>>>

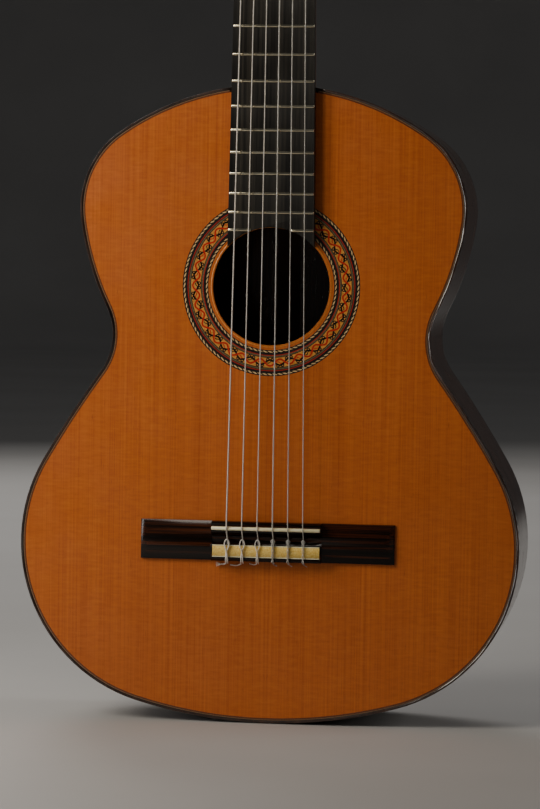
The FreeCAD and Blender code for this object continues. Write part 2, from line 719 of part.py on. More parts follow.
def gear(side, s):
    x0 = side * (GEAR_X - GEAR_T / 2.0)
    x1 = side * (GEAR_X + GEAR_T / 2.0)
    wheel = rod(GEAR_R, V(x0, 11, s), V(x1, 11, s))
    for k in range(GEAR_TEETH):
        a = 2.0 * math.pi * (k + 0.5) / GEAR_TEETH
        y = 11 + math.cos(a) * (GEAR_R + 0.35)
        z = s + math.sin(a) * (GEAR_R + 0.35)
        wheel = wheel.cut(rod(1.05, V(x0 - side, y, z), V(x1 + side, y, z)))
    shaft_end = rod(2.5, V(side * HEAD_HALF, 11, s), V(x0, 11, s))
    boss = rod(3.1, V(side * (HEAD_HALF + PLATE_T + 0.1), 11, s), V(x0, 11, s))
    screw = rod(2.4, V(x1, 11, s), V(x1 + side * 1.1, 11, s))
    slot = box(x1 + side * 1.1 - 0.6, x1 + side * 1.1 + 0.6, 10.65, 11.35, s - 4, s + 4)
    return wheel.fuse([shaft_end, boss, screw.cut(slot)]).removeSplitter()


def worm(side, s):
    x = side * GEAR_X
    ws = s - WORM_OFFSET
    spindle = rod(WORM_SHAFT_R, V(x, 3.4, ws), V(x, 28.0, ws))
    thread = rod(WORM_R, V(x, 6.6, ws), V(x, 15.6, ws))
    for k in range(3):
        y = 8.0 + 3.1 * k
        groove = rod(WORM_R + 1, V(x, y - 0.6, ws), V(x, y + 0.6, ws))
        groove = groove.cut(rod(2.2, V(x, y - 1, ws), V(x, y + 1, ws)))
        thread = thread.cut(groove)
    collar = rod(2.9, V(x, 17.95, ws), V(x, 19.4, ws))
    return spindle.fuse([thread, collar]).removeSplitter()


def button(side, s):
    """An oval finger button pressed on the end of the worm spindle."""
    x = side * GEAR_X
    ws = s - WORM_OFFSET
    neck_part = rod(3.4, V(x, 24.0, ws), V(x, 29.0, ws))
    oval = Part.makeSphere(1.0, V(0, 0, 0))
    m = FreeCAD.Matrix()
    m.scale(4.2, 8.6, 8.2)
    oval = oval.transformGeometry(m)
    oval.translate(V(x, 35.0, ws))
    solid = neck_part.fuse(oval)
    return solid.cut(rod(WORM_SHAFT_R, V(x, 20.0, ws), V(x, 28.0, ws)))


for n in range(1, 7):
    side = 1 if n <= 3 else -1
    row = n - 1 if n <= 3 else 6 - n
    s = ROLLER_S[row]
    barrel = rod(ROLLER_R, V(side * 2.0, 11, s), V(side * HEAD_HALF, 11, s))
    peg_hole = rod(0.8, V(side * 14.0, 0, s), V(side * 14.0, 22, s))
    save("roller_" + str(n), [to_head(barrel.cut(peg_hole))])
    save("gear_" + str(n), [to_head(gear(side, s))])
    save("worm_" + str(n), [to_head(worm(side, s))])
    save("button_" + str(n), [to_head(button(side, s))])
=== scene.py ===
import math

import bmesh
import bpy
from mathutils import Matrix, Vector


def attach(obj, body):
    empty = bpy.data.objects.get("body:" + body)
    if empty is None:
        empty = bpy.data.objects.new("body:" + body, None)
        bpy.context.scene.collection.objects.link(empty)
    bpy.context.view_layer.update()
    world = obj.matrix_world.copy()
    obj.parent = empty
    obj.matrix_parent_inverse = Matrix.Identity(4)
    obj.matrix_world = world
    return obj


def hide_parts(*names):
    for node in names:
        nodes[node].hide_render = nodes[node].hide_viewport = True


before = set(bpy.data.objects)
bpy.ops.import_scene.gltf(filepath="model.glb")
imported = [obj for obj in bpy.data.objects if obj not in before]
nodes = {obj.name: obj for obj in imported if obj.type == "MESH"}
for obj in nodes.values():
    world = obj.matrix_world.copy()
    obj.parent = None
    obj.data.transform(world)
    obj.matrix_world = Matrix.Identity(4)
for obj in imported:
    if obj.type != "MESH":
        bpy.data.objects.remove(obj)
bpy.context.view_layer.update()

MM = 0.001

# ------------------------------------------------------------------ dimensions
FRONT = -47.8
BODY_LENGTH = 467.6
NUT_Z = 794.4
SCALE = 650.0
SADDLE_Z = NUT_Z - SCALE - 1.0
HOLE_Z = 320.3
HOLE_R = 43.2
ROSETTE_IN = 46.4
ROSETTE_OUT = 65.4
HEAD_TILT = math.radians(14.0)
HEAD_O = (0.0, FRONT - 2.0, 799.4)
ROLLER_S = [42.0, 77.0, 112.0]
ROLLER_DEPTH = 11.0
ROLLER_R = 5.0
STRING_D = {1: 0.71, 2: 0.82, 3: 1.02, 4: 0.74, 5: 0.89, 6: 1.09}
SADDLE_X = {1: 27.6, 2: 16.5, 3: 5.3, 4: -6.0, 5: -17.3, 6: -28.6}
NUT_X = {1: 20.5, 2: 12.3, 3: 4.1, 4: -4.1, 5: -12.3, 6: -20.5}
SADDLE_TOP = 12.0
TIE_HOLE_H = 3.8
TIE_REAR = 24.6         # the string leaves the tie block here, behind the saddle
TIE_MOUTH = 11.6        # and enters it here
STRING_UNDER_AT_NUT = 7.6
NUT_HALF_T = 2.5
ROOT = "guitar"


# ---------------------------------------------------------------------- camera
def make_camera():
    """The photograph's viewpoint: 2.45 m away, a little to the treble side."""
    distance, focal = 2450.0, 3353.8
    yaw, pitch, roll = 0.143556, -0.051867, 0.0148269
    fwd = Vector((-math.sin(yaw) * math.cos(pitch), math.cos(yaw) * math.cos(pitch), math.sin(pitch)))
    right = Vector((math.cos(yaw), math.sin(yaw), 0.0))
    up = right.cross(fwd)
    r2 = math.cos(roll) * right + math.sin(roll) * up
    u2 = -math.sin(roll) * right + math.cos(roll) * up
    aim = Vector((0.437, FRONT, 90.81 + SADDLE_Z))
    pos = (aim - fwd * distance) * MM
    data = bpy.data.cameras.new("camera")
    data.sensor_width = 36.0
    data.lens = focal * 36.0 / 809.0
    data.clip_start = 0.05
    data.clip_end = 60.0
    cam = bpy.data.objects.new("camera", data)
    m = Matrix((
        (r2.x, u2.x, -fwd.x, pos.x),
        (r2.y, u2.y, -fwd.y, pos.y),
        (r2.z, u2.z, -fwd.z, pos.z),
        (0, 0, 0, 1),
    ))
    cam.matrix_world = m
    bpy.context.scene.collection.objects.link(cam)
    bpy.context.scene.camera = cam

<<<

Give again the run of lines that opens at the line with "str(n), [to_head(worm(side, s))])" and closes at the line with "bpy.data.objects.remove(obj)", exactly, and only that run.

_SOLUTION TO THE PROBLEM_
    save("worm_" + str(n), [to_head(worm(side, s))])
    save("button_" + str(n), [to_head(button(side, s))])
=== scene.py ===
import math

import bmesh
import bpy
from mathutils import Matrix, Vector


def attach(obj, body):
    empty = bpy.data.objects.get("body:" + body)
    if empty is None:
        empty = bpy.data.objects.new("body:" + body, None)
        bpy.context.scene.collection.objects.link(empty)
    bpy.context.view_layer.update()
    world = obj.matrix_world.copy()
    obj.parent = empty
    obj.matrix_parent_inverse = Matrix.Identity(4)
    obj.matrix_world = world
    return obj


def hide_parts(*names):
    for node in names:
        nodes[node].hide_render = nodes[node].hide_viewport = True


before = set(bpy.data.objects)
bpy.ops.import_scene.gltf(filepath="model.glb")
imported = [obj for obj in bpy.data.objects if obj not in before]
nodes = {obj.name: obj for obj in imported if obj.type == "MESH"}
for obj in nodes.values():
    world = obj.matrix_world.copy()
    obj.parent = None
    obj.data.transform(world)
    obj.matrix_world = Matrix.Identity(4)
for obj in imported:
    if obj.type != "MESH":
        bpy.data.objects.remove(obj)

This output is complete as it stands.